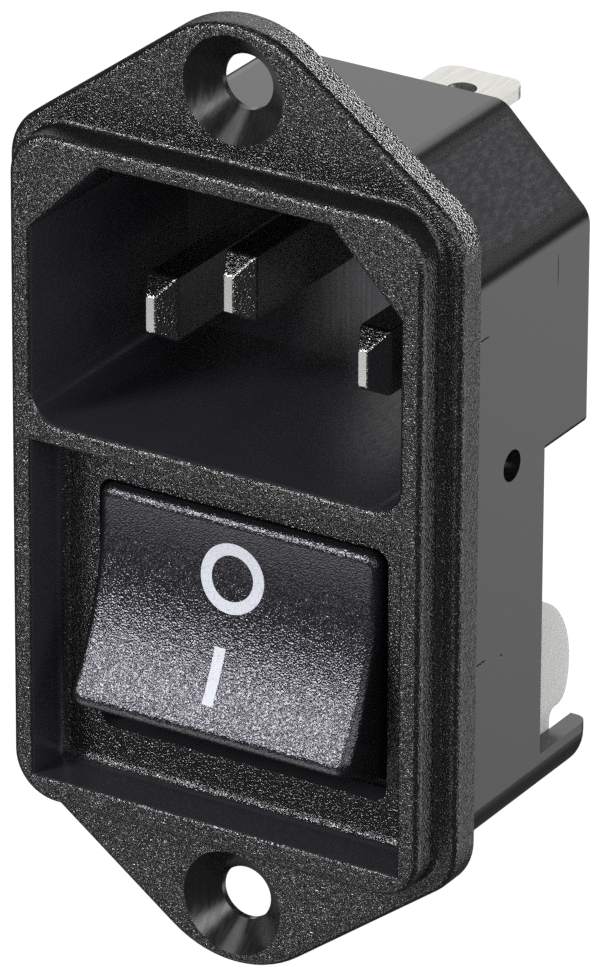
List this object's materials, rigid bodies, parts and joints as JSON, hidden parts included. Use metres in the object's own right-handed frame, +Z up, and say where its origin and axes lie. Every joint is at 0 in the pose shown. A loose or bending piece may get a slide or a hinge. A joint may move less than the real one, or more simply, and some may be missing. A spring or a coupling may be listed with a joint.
{
  "type": "iec appliance inlet",
  "caption": "Panel-mount mains inlet with a shrouded pin socket above a rocker switch, screw ears at each end and flat tabs behind.",
  "frame": {"origin": "on the flange's back face, midway between the two screw holes", "axes": "+X across the flange, +Y back through the panel, +Z up from the switch to the socket"},
  "size_m": [0.0296, 0.0306, 0.0582],
  "materials": {
    "black_moulding": "fine spark grain in front, satin behind",
    "black_rocker": "fine spark grain",
    "natural_nylon": "satin",
    "nickel_plate": "bright nickel",
    "tinned_brass": "satin tin",
    "spring_wire": "bright wire",
    "copper_strip": "bright copper",
    "silver_contact": "bright silver",
    "white_print": "flat ink"
  },
  "bodies": {
    "frame": {"housing": "black_moulding", "line_pin": "nickel_plate", "neutral_pin": "nickel_plate", "earth_pin": "nickel_plate", "line_tab": "tinned_brass", "neutral_tab": "tinned_brass", "earth_tab": "tinned_brass", "line_fixed_contact": "silver_contact", "neutral_fixed_contact": "silver_contact", "line_supply_terminal": "tinned_brass", "neutral_supply_terminal": "tinned_brass", "line_load_terminal": "tinned_brass", "neutral_load_terminal": "tinned_brass", "switch_base": "natural_nylon"},
    "rocker": {"rocker": "black_rocker", "line_spring": "spring_wire", "neutral_spring": "spring_wire"},
    "line_lever": {"line_contact_lever": "copper_strip", "line_moving_contact": "silver_contact"},
    "line_plunger": {"line_plunger": "black_rocker"},
    "neutral_lever": {"neutral_contact_lever": "copper_strip", "neutral_moving_contact": "silver_contact"},
    "neutral_plunger": {"neutral_plunger": "black_rocker"}
  },
  "joints": [
    {"name": "rocker_hinge", "type": "hinge", "parent": "frame", "child": "rocker", "pos_m": [0, 0.0022, -0.00885], "axis": [1, 0, 0], "range_deg": [0, 32.4]},
    {"name": "line_lever_hinge", "type": "hinge", "parent": "frame", "child": "line_lever", "pos_m": [0, 0.0085, -0.00885], "axis": [1, 0, 0], "range_deg": [-12, 0]},
    {"name": "line_plunger_slide", "type": "slide", "parent": "rocker", "child": "line_plunger", "axis": [0, -0.9603, 0.279], "range_m": [0, 0.0005], "stiffness_N_per_m": 500, "springref_m": -0.002, "deforming": ["line_spring"]},
    {"name": "neutral_lever_hinge", "type": "hinge", "parent": "frame", "child": "neutral_lever", "pos_m": [0, 0.0085, -0.00885], "axis": [1, 0, 0], "range_deg": [-12, 0]},
    {"name": "neutral_plunger_slide", "type": "slide", "parent": "rocker", "child": "neutral_plunger", "axis": [0, -0.9603, 0.279], "range_m": [0, 0.0005], "stiffness_N_per_m": 500, "springref_m": -0.002, "deforming": ["neutral_spring"]}
  ],
  "couplings": [
    {"joint": "line_lever_hinge", "follows": "rocker_hinge", "ratio": -0.37},
    {"joint": "neutral_lever_hinge", "follows": "rocker_hinge", "ratio": -0.37}
  ]
}
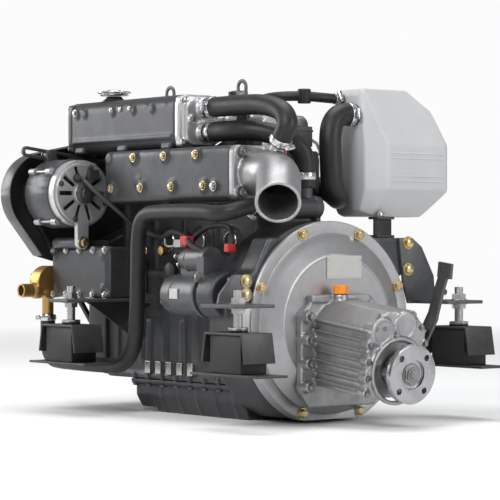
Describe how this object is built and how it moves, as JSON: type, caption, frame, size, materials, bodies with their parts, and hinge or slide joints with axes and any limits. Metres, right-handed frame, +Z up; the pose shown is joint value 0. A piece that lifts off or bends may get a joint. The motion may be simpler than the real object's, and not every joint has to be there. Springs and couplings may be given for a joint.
{
  "type": "marine diesel engine",
  "caption": "Inline marine diesel engine with heat exchanger, wet exhaust elbow, reduction gearbox and output coupling, on flexible feet.",
  "frame": {"origin": "centre of the output coupling's aft face", "axes": "+X aft along the engine, +Y to starboard, +Z up; the coupling's axis slopes down aft by the shaft angle"},
  "size_m": [0.8866, 0.588, 0.603],
  "materials": {
    "cast_grey": "metallic grey paint over castings",
    "bright_alloy": "cast and silver painted",
    "bright_steel": "bright plated",
    "dark_steel": "dark finished steel",
    "pulley_paint": "satin grey paint",
    "polished_alloy": "machined",
    "zinc_gold": "yellow zinc plated",
    "plate_alloy": "bare etched plate",
    "orange_plastic": "moulded orange",
    "brass": "cast bronze, slightly tarnished",
    "hose_rubber": "smooth black rubber",
    "foot_rubber": "moulded black rubber",
    "black_paint": "satin black paint",
    "black_plastic": "moulded black",
    "silencer_paint": "light silver paint",
    "starter_paint": "grey paint",
    "filter_paint": "white paint"
  },
  "bodies": {
    "engine": {"cylinder_block": "cast_grey", "cylinder_head": "cast_grey", "rocker_cover": "bright_alloy", "oil_pan": "cast_grey", "gear_case": "cast_grey", "pump_drive_housing": "cast_grey", "pistons": "polished_alloy", "flywheel_housing": "cast_grey", "clutch_bell": "bright_alloy", "zinc_bolts": "zinc_gold", "nameplate": "plate_alloy", "gearbox_case": "bright_alloy", "exhaust_manifold": "cast_grey", "exhaust_elbow": "bright_alloy", "heat_exchanger": "cast_grey", "exchanger_covers": "bright_alloy", "lifting_eyes": "dark_steel", "raw_water_pump": "brass", "raw_water_hose": "hose_rubber", "lower_cooler_hose": "hose_rubber", "upper_cooler_hose": "hose_rubber", "gear_oil_cooler": "starter_paint", "hose_clips": "bright_steel", "alternator_body": "bright_alloy", "alternator_rear_bracket": "polished_alloy", "alternator_mounting": "cast_grey", "belt_guard": "pulley_paint", "drive_belt": "hose_rubber", "coolant_pump": "cast_grey", "starter_motor": "starter_paint", "dipstick_tube": "bright_steel", "relay_box": "black_plastic", "intake_silencer": "silencer_paint", "silencer_bracket": "dark_steel", "intake_duct": "hose_rubber", "intake_manifold": "bright_alloy", "breather_hose": "hose_rubber", "injection_pump": "starter_paint", "injector_lines": "bright_steel", "service_filters": "filter_paint", "foot_brackets": "dark_steel", "foot_bases": "black_paint", "foot_rubbers": "foot_rubber", "foot_covers": "black_paint", "foot_studs": "bright_steel"},
    "crank_train": {"crankshaft": "dark_steel", "crank_pulley": "pulley_paint", "flywheel": "dark_steel", "gearbox_input_shaft": "dark_steel"},
    "coolant_pump_train": {"coolant_pump_pulley": "pulley_paint"},
    "alternator_train": {"alternator_rotor": "dark_steel"},
    "output_train": {"output_coupling": "bright_steel", "output_shaft": "dark_steel"},
    "shift_arm": {"shift_lever": "dark_steel"},
    "throttle_arm": {"throttle_lever": "zinc_gold"},
    "stop_arm": {"stop_lever": "zinc_gold"},
    "pressure_cap": {"coolant_cap": "bright_steel"},
    "oil_cap": {"oil_filler_cap": "black_plastic"},
    "gear_oil_cap": {"gearbox_filler_cap": "orange_plastic"},
    "oil_dipstick": {"dipstick": "bright_steel"}
  },
  "joints": [
    {"name": "crank_spin", "type": "hinge", "parent": "engine", "child": "crank_train", "pos_m": [0, 0, 0.08], "axis": [1, 0, 0], "continuous": true},
    {"name": "coolant_pump_spin", "type": "hinge", "parent": "engine", "child": "coolant_pump_train", "pos_m": [0, 0, 0.35], "axis": [1, 0, 0], "continuous": true},
    {"name": "alternator_spin", "type": "hinge", "parent": "engine", "child": "alternator_train", "pos_m": [0, -0.19, 0.312], "axis": [1, 0, 0], "continuous": true},
    {"name": "output_spin", "type": "hinge", "parent": "engine", "child": "output_train", "pos_m": [0, 0, 0], "axis": [0.9925, 0, -0.1219], "continuous": true},
    {"name": "shift_swing", "type": "hinge", "parent": "engine", "child": "shift_arm", "pos_m": [-0.05915, 0.069, 0.05159], "axis": [0, 1, 0], "range_deg": [-30, 30]},
    {"name": "throttle_swing", "type": "hinge", "parent": "engine", "child": "throttle_arm", "pos_m": [-0.593, 0.149, 0.206], "axis": [0, 1, 0], "range_deg": [0, 40], "stiffness_Nm_per_rad": 0.5, "springref_deg": -11.46},
    {"name": "stop_swing", "type": "hinge", "parent": "engine", "child": "stop_arm", "pos_m": [-0.633, 0.149, 0.18], "axis": [0, 1, 0], "range_deg": [0, 35], "stiffness_Nm_per_rad": 0.5, "springref_deg": -11.46},
    {"name": "pressure_cap_lift", "type": "slide", "parent": "engine", "child": "pressure_cap", "axis": [0, 0, 1], "range_m": [0, 0.04]},
    {"name": "oil_cap_lift", "type": "slide", "parent": "engine", "child": "oil_cap", "axis": [0, 0, 1], "range_m": [0, 0.03]},
    {"name": "gear_oil_cap_lift", "type": "slide", "parent": "engine", "child": "gear_oil_cap", "axis": [0, 0, 1], "range_m": [0, 0.05]},
    {"name": "dipstick_lift", "type": "slide", "parent": "engine", "child": "oil_dipstick", "axis": [0, 0, 1], "range_m": [0, 0.07]}
  ],
  "couplings": [
    {"joint": "coolant_pump_spin", "follows": "crank_spin", "ratio": 1.2},
    {"joint": "alternator_spin", "follows": "crank_spin", "ratio": 2}
  ]
}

□ □ □ □ □ □ □

TO BE DONE: Show every line of the listing in which the string "object" can be found.

EXERCISE RESPONSE:
List this object's materials, rigid bodies, parts and joints as JSON, hidden parts included. Use metres in the object's own right-handed frame, +Z up, and say where its origin and axes lie. Every joint is at 0 in the pose shown. A loose or bending piece may get a slide or a hinge. A joint may move less than the real one, or more simply, and some may be missing. A spring or a coupling may be listed with a joint.
Describe how this object is built and how it moves, as JSON: type, caption, frame, size, materials, bodies with their parts, and hinge or slide joints with axes and any limits. Metres, right-handed frame, +Z up; the pose shown is joint value 0. A piece that lifts off or bends may get a joint. The motion may be simpler than the real object's, and not every joint has to be there. Springs and couplings may be given for a joint.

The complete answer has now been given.